Мы можем считать этот момент жизни Л. Н-ча некоторым этапом его духовного развития и на этом заканчиваем 3-ю часть III тома жизнеописания Льва Николаевича Толстого.
Часть IV. 1896–1899 гг. Духоборы. «Воскресенье»
Глава 18. Смерть Вани. «Хозяин и работник». Начало духоборческого движения
Большую часть января Л. Н-ч провел в имении своего старого друга графа Олсуфьева, Никольском, куда он поехал со своей дочерью Татьяной Львовной 1 января на санях из Москвы. Путешествие было настолько приятно, что Л. Н-чу хотелось его продолжать. Он пишет своей жене: «Вот мы уже вторые сутки здесь, милый друг Соня. Доехали мы так хорошо, что жалко было приехать». И в конце письма добавляет:
«Мне очень хочется здесь написать нечто давно задуманное, но, видно, это не в нашей власти, и нынче я был дальше от возможности писать, чем когда-нибудь».
Но потом, как видно, писанье у него наладилось, и Л. Н-ч, живя у Олсуфьевых, докончил давно, еще в Бегичевке, начатым рассказ «Хозяин и работник»; он отослал его перед самым отъездом от Олсуфьева в редакцию «Северного вестника», где он и был напечатан в мартовском книжке; к нему мы еще вернемся.

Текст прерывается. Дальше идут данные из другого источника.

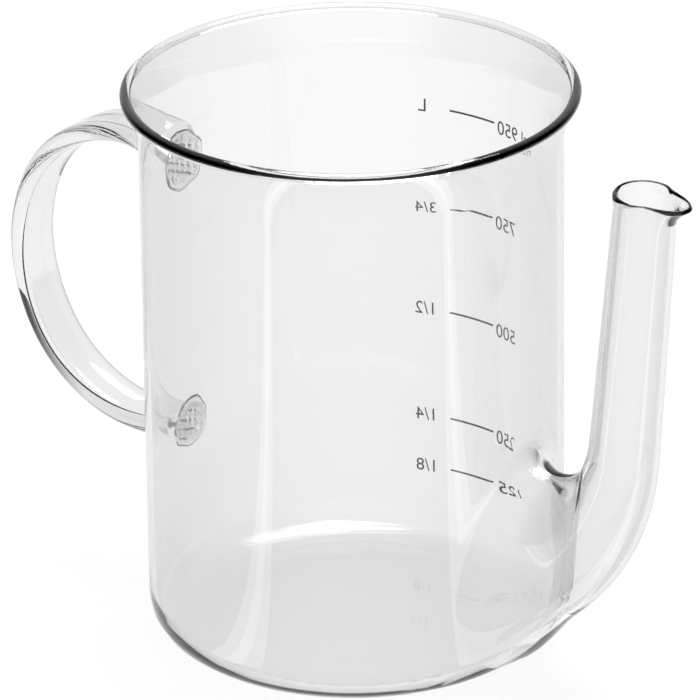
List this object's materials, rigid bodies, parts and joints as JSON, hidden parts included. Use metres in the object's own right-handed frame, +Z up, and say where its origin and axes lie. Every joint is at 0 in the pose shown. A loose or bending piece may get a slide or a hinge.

Там же, в Никольском, Л. Н-ч делает интересную запись в дневнике 4-го января:
«Служба, торговля, хозяйство, даже филантропия – не совпадает с делом жизни: служения Царству Божию, т. е. содействия вечному прогрессу».
В конце января Л. Н-ч возвращается в Москву.
Дневник Л. Н-ча этого времени особенно обилен глубокими, значительными мыслями. Мы приведем здесь несколько ярких выдержек. Вот как он определяет «сумасшествие эгоизма». Запись эта относится к началу февраля:
«Сумасшествие – это эгоизм, или, наоборот, эгоизм, т. е. жизнь для себя одного, своей личности – есть сумасшествие.
(Хочется сказать, что другого сумасшествия нет, но не знаю, правда ли).
Человек так сотворен, что не может жить один так же, как не могут жить одни пчелы; в него вложена потребность служения другим. Если вложена, т. е. свойственна ему потребность служения, то вложена и естественна потребность быть услуживаемым, etre servi.
Если человек лишится второго, т. е. потребности пользоваться услугами людей, он сумасшедший – паралич мозга, меланхолия; если он лишится первой потребности – служить другим, – он сумасшедший всех самых разнообразных сортов сумасшествия, из которых самый характерный – мания величия.
Самое большое количество сумасшедших – это сумасшедшие второго рода, те, которые лишились потребности служить другим, – сумасшедшие эгоизма, как я это и сказал сначала. Сумасшедших этого рода огромное количество; большинство людей мирских одержимо этим сумасшествием. Оно не бросается нам в глаза только потому, что сумасшествие это обще большим массам, а сумасшедшие этого рода соединяются вместе.
Они мало страдают от своего сумасшествия, потому что не встречают ему отпора, а, напротив, сочувствие. И потому все люди, одержимые этим сумасшествием, со страшным упорством держатся битых колей, преданий внешних, светских условий. Это одно спасает их от ужасно мучительной стороны их эгоистического сумасшествия.
Как только такой человек почему бы то ни было выходит из сообщества одинаковых с собой людей, так он сейчас же делается несчастным и, очевидно, сумасшедшим. Такие сумасшедшие все составители богатств, честолюбцы гражданские и военные. Как только они вне таких же, как они, людей, – вне «voies communes», так они «fou a lier».